A Benders decomposition-based procedure to solve a finite horizon, multi-product, capacitated production planning problem with stochastic demand.

摘要

The focus of this research was the development of a solution procedure to solve a “finite horizon, multi-product, capacitated production-planning problem with stochastic demand.” The motivation for this study was an aggregate planning problem faced by a leading foundry. This problem was formulated as a nonlinear program with the following properties: (1) The objective function is the sum of continuous convex functions each involving only one variable. (2) The feasible region is convex and formed by a set of linear constraints.; Even though this research focuses on a specific problem, the solution procedure can be used for other models with these same properties. The solution procedure was based on the decomposition technique of Benders (1962).

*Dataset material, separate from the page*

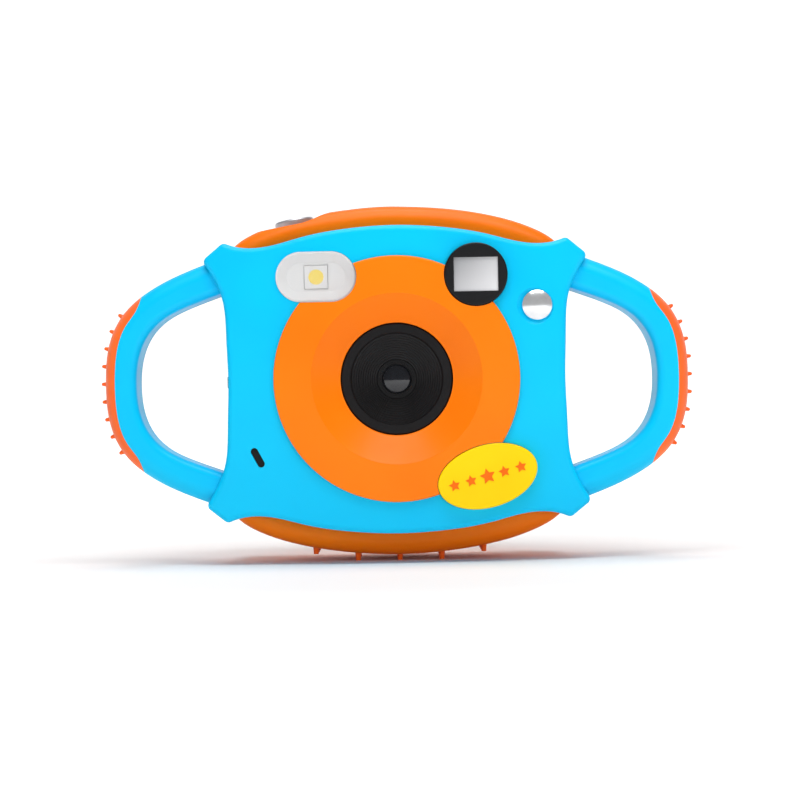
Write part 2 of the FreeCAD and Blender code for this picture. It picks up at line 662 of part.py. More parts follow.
def port_cover_pin():
    return Part.makeCylinder(COVER_PIN_RADIUS, 26.4, V(COVER_AXIS_X, COVER_AXIS_Y, -13.2))


# ---------------------------------------------------------------- lens and front details

def fascia_tube():
    """Solid that the fascia's funnel and bore are cut out of."""
    return disc((0, 0), FUNNEL_RADIUS + 1.5, -30, -12.6)


def lens_fascia():
    """Orange disc with a conical funnel around the lens."""
    plate_part = disc((0, 0), FASCIA_RADIUS, -30, FASCIA_BACK_Y).common(front_dome(FASCIA_APEX_Y))
    boxes = [(edge, edge.BoundBox) for edge in plate_part.Edges]
    rim = [edge for edge, box in boxes if box.YMax < FASCIA_BACK_Y - 0.1 and box.XLength > 40]
    plate_part = plate_part.makeFillet(0.45, rim)
    body = plate_part.fuse(fascia_tube().common(front_dome(FASCIA_APEX_Y)))
    funnel = revolved([(0, -30), (FUNNEL_RADIUS + 3.6, -30), (FUNNEL_RADIUS, FUNNEL_RIM_Y),
                       (HOOD_RADIUS + 0.3, FUNNEL_BOTTOM_Y), (HOOD_RADIUS + FIT, FUNNEL_BOTTOM_Y),
                       (HOOD_RADIUS + FIT, -10), (0, -10)])
    funnel = funnel.fuse(disc((0, 0), FUNNEL_RADIUS, -30, FUNNEL_RIM_Y + 0.01))
    return body.cut([funnel] + front_details(FIT)).removeSplitter()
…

Applying the Benders decomposition technique separates the aggregate planning problem into a linear programming sub-problem that is easy to solve and a nonlinear programming master problem with a linear objective function and nonlinear constraints. The resulting master problem is at least as difficult to solve as the original aggregate planning problem. The primary contribution of this research effort was the development of a solution procedure to solve this master problem.; The Benders master problem was analyzed in detail and reformulated such that the non-linearity is restricted to the objective function. A solution procedure to solve this reformulated master problem was then developed. This procedure is based on the gradient projection method of Rosen (1964). Results that are useful to identify the initial starting solution for the master problem were also developed.; Finally, the solution procedure was extensively tested to determine how various factors such as problem size affect the solution time. Experiments revealed that the solution time of the algorithm was exponentially related to the problem size. This was further validated by a stress test that revealed that the algorithm failed to solve large problems with more than 16,000 variables and constraints. To benchmark the performance of the algorithm, the solution times were also compared with those of a commercial solver. The mean solution time of the commercial solver was two orders of magnitude larger than that of the algorithm. As a third validation step, the algorithm was used to solve some instances of the real-world problem faced by the foundry.